There had been some difficulties to explain where did the invisible particles come from, but they thought ‘well that just happened, that’s natural, it’s a fact,’ and then Newton came up with a mysterious force acting at a distance. As his opponent said ‘ghostly fingers stretching out through space to catch hold of it.’ A fantasy! Well they had to change but it is worth realising they felt things moved because they were pushed. This idea of invisible forces pulling things couldn’t be explained – quite fantastic, not scientific at all. Well it is worth remembering that because the text, not merely of the Gita but for instance the ….. , will say that the identifications with OM do correspond to internal states but they also correspond to external identifications, and when someone goes into Samadhi on OM as the whole of the waking state, everything physical, then he becomes what is shown in that eleventh chapter of the Gita. Well we can say that this is patently absurd. Someone sitting in a little room, in a little seat in England, a little island on a little planet, on a not very prominent galaxy, and you are saying that they have consciousness of the whole universe from the most distant star from which the light takes a hundred thousand years to reach it, it is patently absurd and therefore it is poetic. Well this is the view of the science of 1920, but as (Rontiier?) said if we have to come to terms with Science we have to come to terms with up to date science. Now let us read from a commentary of 1998, less than two years ago:
Non-locality described the way in which the behaviour of a quantum entity such as an electron is affected not only by what is going on at one point (the ‘locality’ of the entity), but also by events that are going on at other places (other localities), which may in principle be far away across the Universe. These non-local influences occur instantaneously, as if some form of communication, which Albert Einstein called ‘spooky action at a distance’, operates not just faster than the speed of light, but infinitely fast.

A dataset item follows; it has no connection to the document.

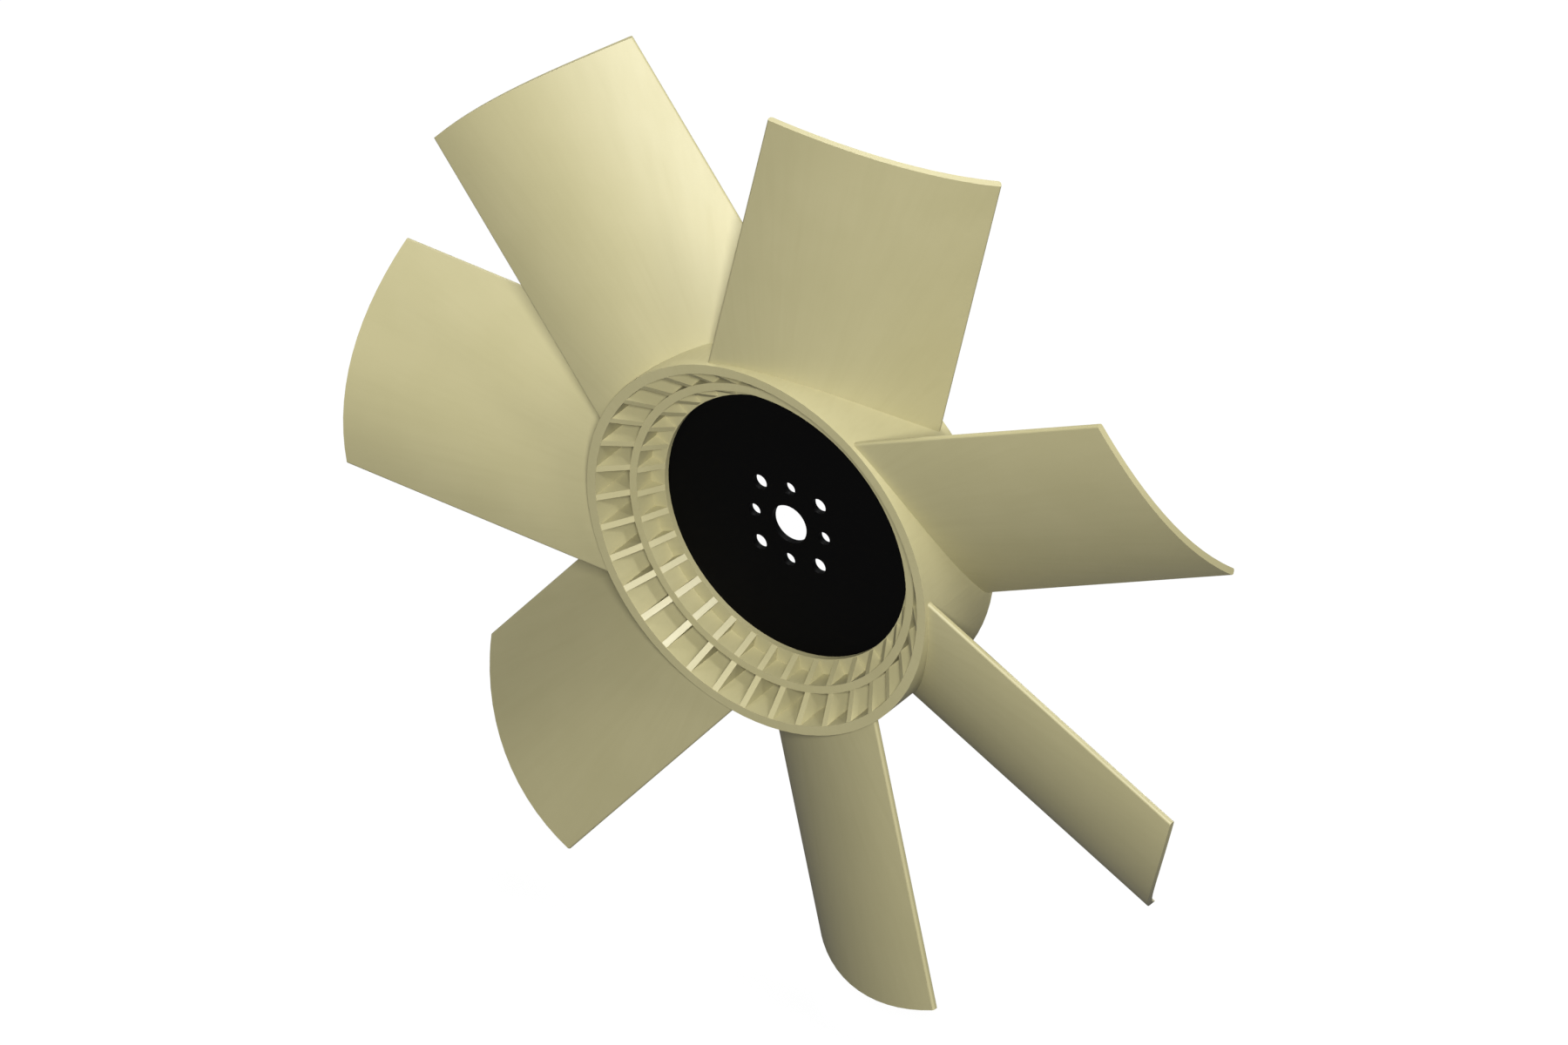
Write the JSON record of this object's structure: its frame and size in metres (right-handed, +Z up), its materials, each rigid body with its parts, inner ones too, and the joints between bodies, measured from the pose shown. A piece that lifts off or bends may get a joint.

It is important to appreciate that the non-local nature of the quantum world has been demonstrated in experiments.
An electron here is in instant communication with an electron on the other side of the Universe. Well that is equally absurd and incredible. If it wasn’t for the experiments, as they say, we could never believe it; and in the same way in yoga if it wasn’t for the experiment you couldn’t believe these things. Now the experiments are given and we have heard them in yoga training but as an example: Understanding the meaning of the word OM, and sitting in a secluded place, if you repeat this holy word rhythmically and slowly and concentrate your mind on it, then after practice, in some cases of a few months and in some cases a few years, your mind passes into a state of consciousness which is not only quite different from the state of our daily consciousness, but much more luminous and highly superior. No other yoga is needed; if this one practice is carried out you can succeed in having the higher wisdom, the wisdom which is the third eye of human wisdom, which brings man into relationship with reality. He needs three things to acquire proficiency in yoga: moral discipline, mental discipline, and meditation on OM.